* PROBLEM TO SOLVE
Can the data below be set down again exactly, line for line?

* SUPPLIED INFORMATION
——————————

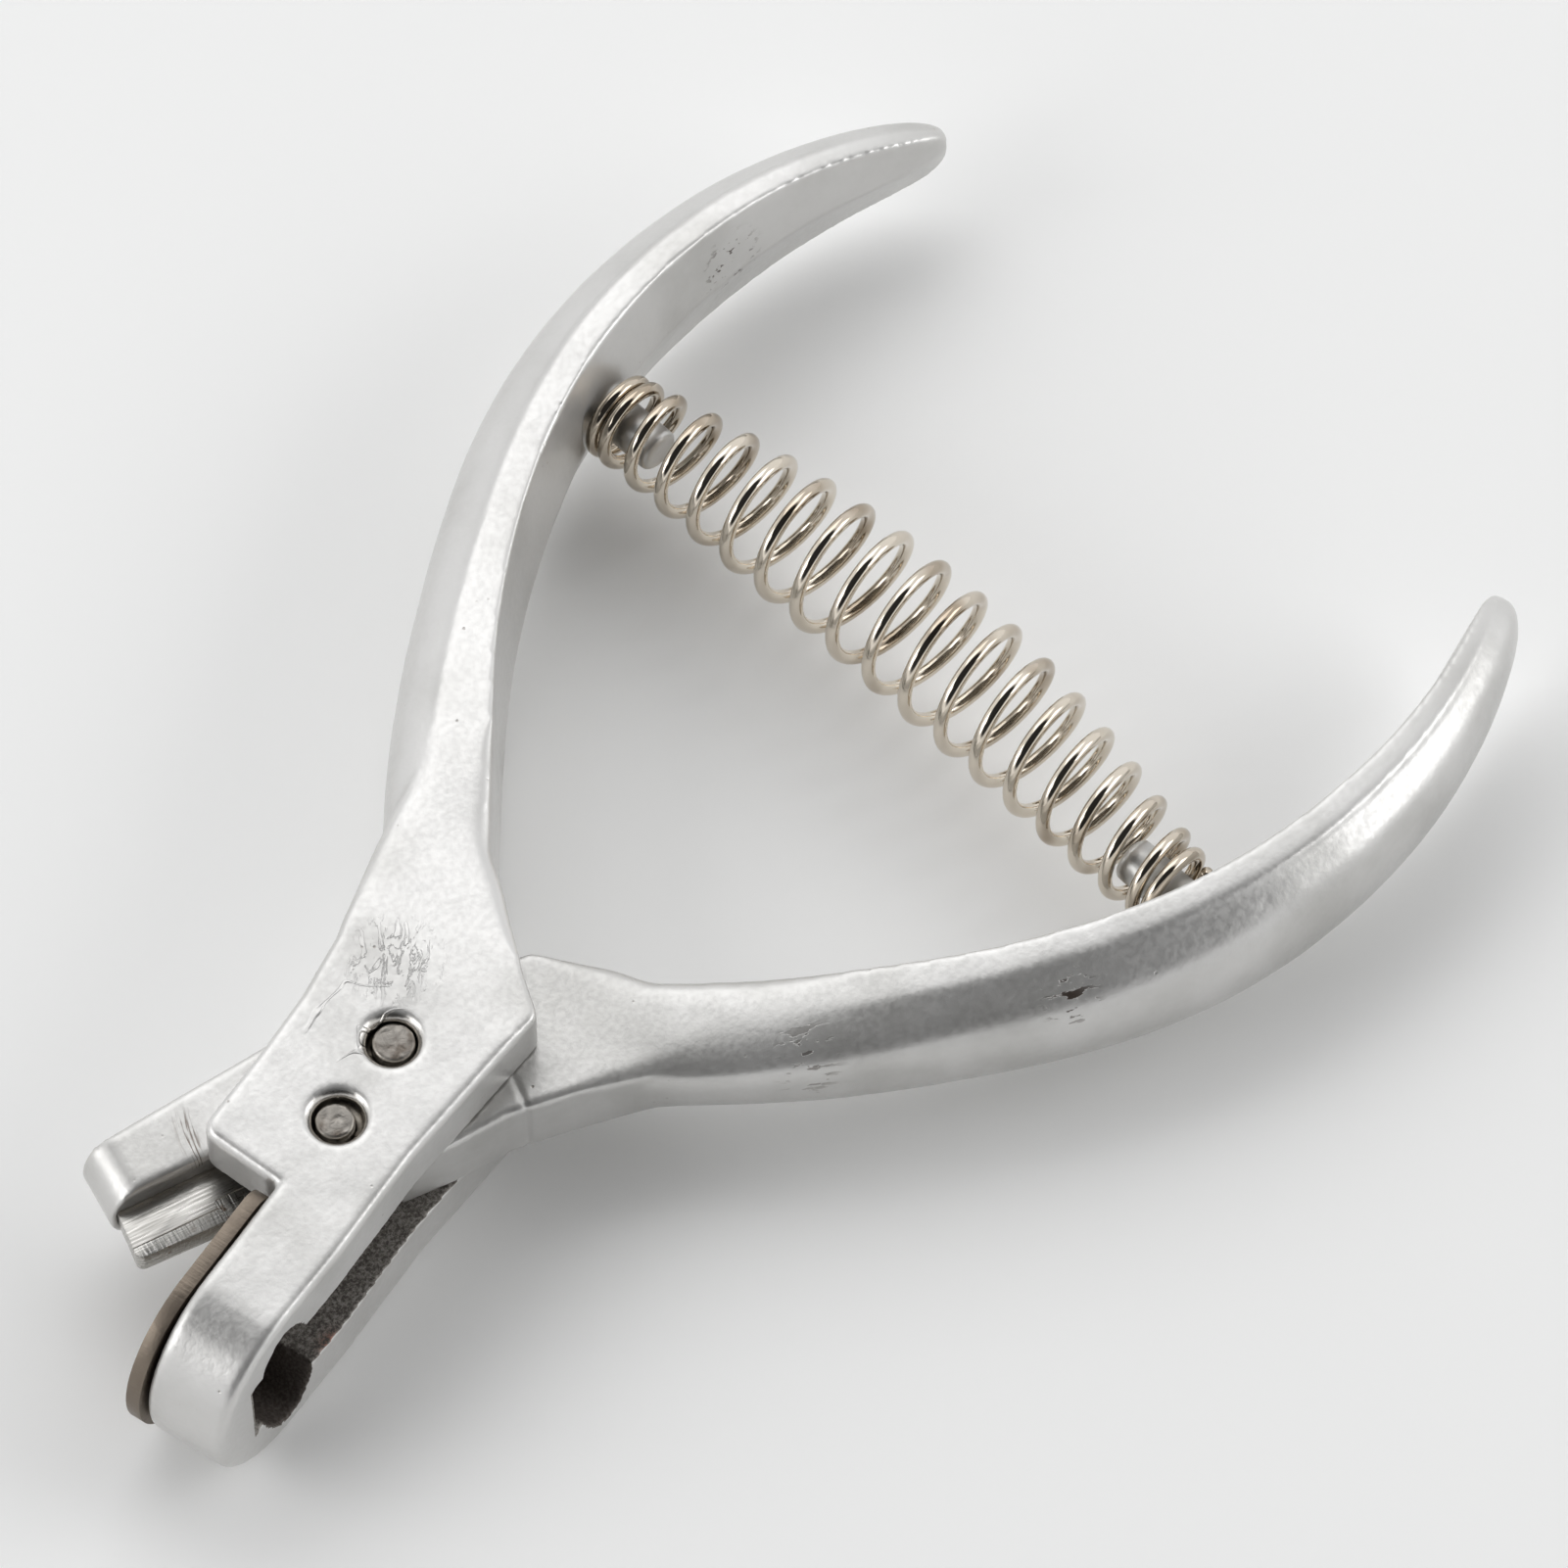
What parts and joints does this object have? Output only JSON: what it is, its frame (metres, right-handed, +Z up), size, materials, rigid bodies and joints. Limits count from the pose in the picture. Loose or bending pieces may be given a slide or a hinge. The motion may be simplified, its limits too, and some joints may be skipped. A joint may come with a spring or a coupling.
{
  "type": "slot punch pliers",
  "caption": "Hand-held slot punch: two cast levers on one pivot, a barrel return spring, a flat blade and a slotted die plate",
  "frame": {"origin": "middle of the underside of the tool as it lies on its side: bounding-box bottom centre", "axes": "+X from the jaws to the grips, +Y towards the die lever's grip, +Z up, parallel to the pivot pin"},
  "size_m": [0.1616, 0.1064, 0.022],
  "materials": {
    "silver_paint": "satin silver paint over a casting, with fine orange peel",
    "blade_steel": "ground tool steel, worn brown along the cutting edge",
    "plate_steel": "bare brown-grey tool steel, rubbed along its edges",
    "pin_steel": "dark rough cut steel pin ends",
    "spring_wire": "nickel-plated spring wire"
  },
  "bodies": {
    "die_lever_body": {"die_lever": "silver_paint", "die_plate": "plate_steel", "die_plate_rivet_upper": "pin_steel", "die_plate_rivet_lower": "pin_steel", "pivot_pin": "pin_steel", "stop_pin": "pin_steel", "return_spring": "spring_wire"},
    "punch_lever_body": {"punch_lever": "silver_paint", "punch_blade": "blade_steel", "blade_retaining_pin": "pin_steel"}
  },
  "joints": [
    {"name": "lever_pivot", "type": "hinge", "parent": "die_lever_body", "child": "punch_lever_body", "pos_m": [-0.03817, -0.0007, 0.011], "axis": [0, 0, 1], "range_deg": [0, 18], "stiffness_Nm_per_rad": 6.4, "springref_deg": -4.01, "deforming": ["return_spring"]}
  ]
}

——————————

* PROBLEM SOLUTION
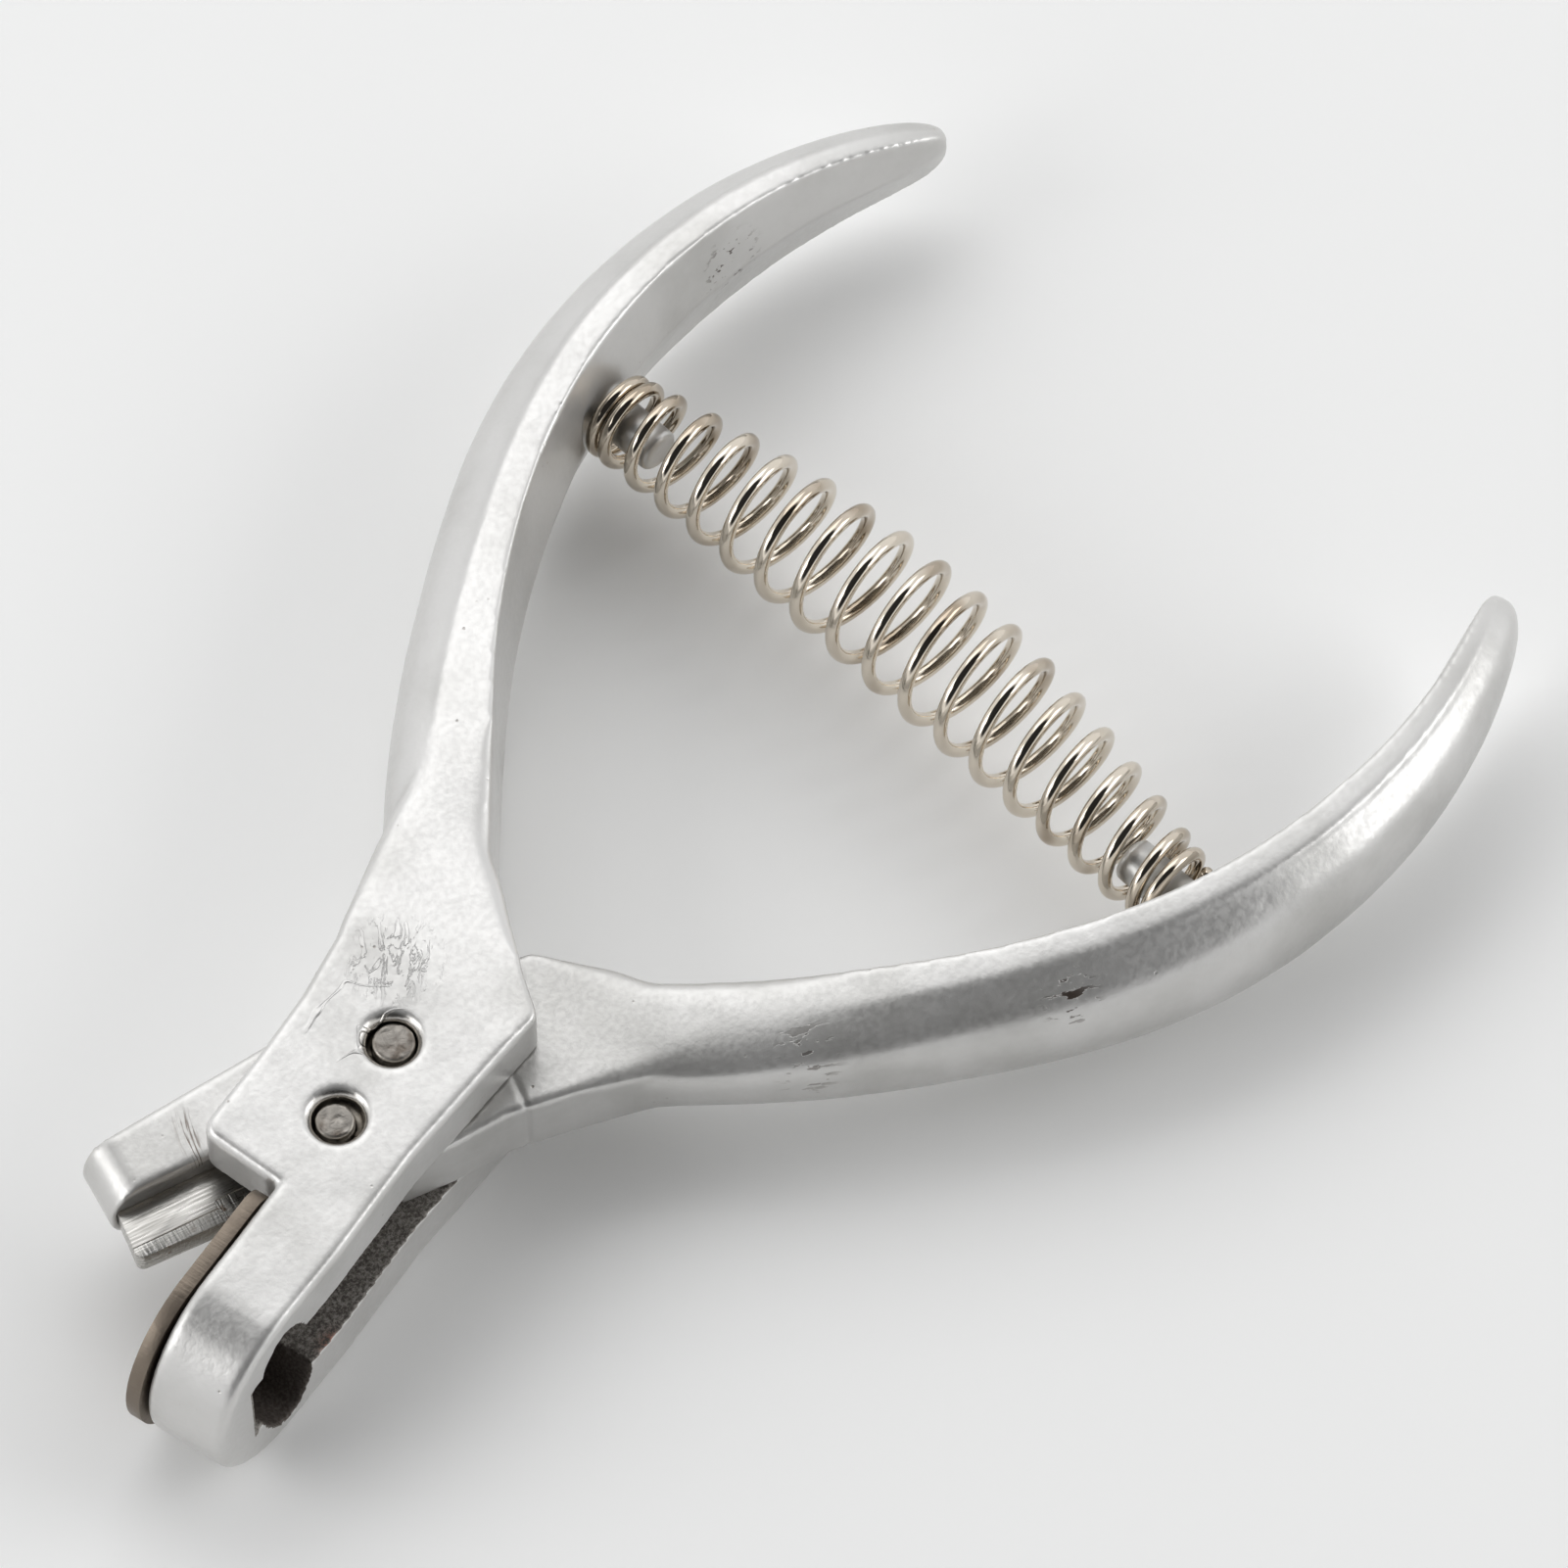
What parts and joints does this object have? Output only JSON: what it is, its frame (metres, right-handed, +Z up), size, materials, rigid bodies and joints. Limits count from the pose in the picture. Loose or bending pieces may be given a slide or a hinge. The motion may be simplified, its limits too, and some joints may be skipped. A joint may come with a spring or a coupling.
{
  "type": "slot punch pliers",
  "caption": "Hand-held slot punch: two cast levers on one pivot, a barrel return spring, a flat blade and a slotted die plate",
  "frame": {"origin": "middle of the underside of the tool as it lies on its side: bounding-box bottom centre", "axes": "+X from the jaws to the grips, +Y towards the die lever's grip, +Z up, parallel to the pivot pin"},
  "size_m": [0.1616, 0.1064, 0.022],
  "materials": {
    "silver_paint": "satin silver paint over a casting, with fine orange peel",
    "blade_steel": "ground tool steel, worn brown along the cutting edge",
    "plate_steel": "bare brown-grey tool steel, rubbed along its edges",
    "pin_steel": "dark rough cut steel pin ends",
    "spring_wire": "nickel-plated spring wire"
  },
  "bodies": {
    "die_lever_body": {"die_lever": "silver_paint", "die_plate": "plate_steel", "die_plate_rivet_upper": "pin_steel", "die_plate_rivet_lower": "pin_steel", "pivot_pin": "pin_steel", "stop_pin": "pin_steel", "return_spring": "spring_wire"},
    "punch_lever_body": {"punch_lever": "silver_paint", "punch_blade": "blade_steel", "blade_retaining_pin": "pin_steel"}
  },
  "joints": [
    {"name": "lever_pivot", "type": "hinge", "parent": "die_lever_body", "child": "punch_lever_body", "pos_m": [-0.03817, -0.0007, 0.011], "axis": [0, 0, 1], "range_deg": [0, 18], "stiffness_Nm_per_rad": 6.4, "springref_deg": -4.01, "deforming": ["return_spring"]}
  ]
}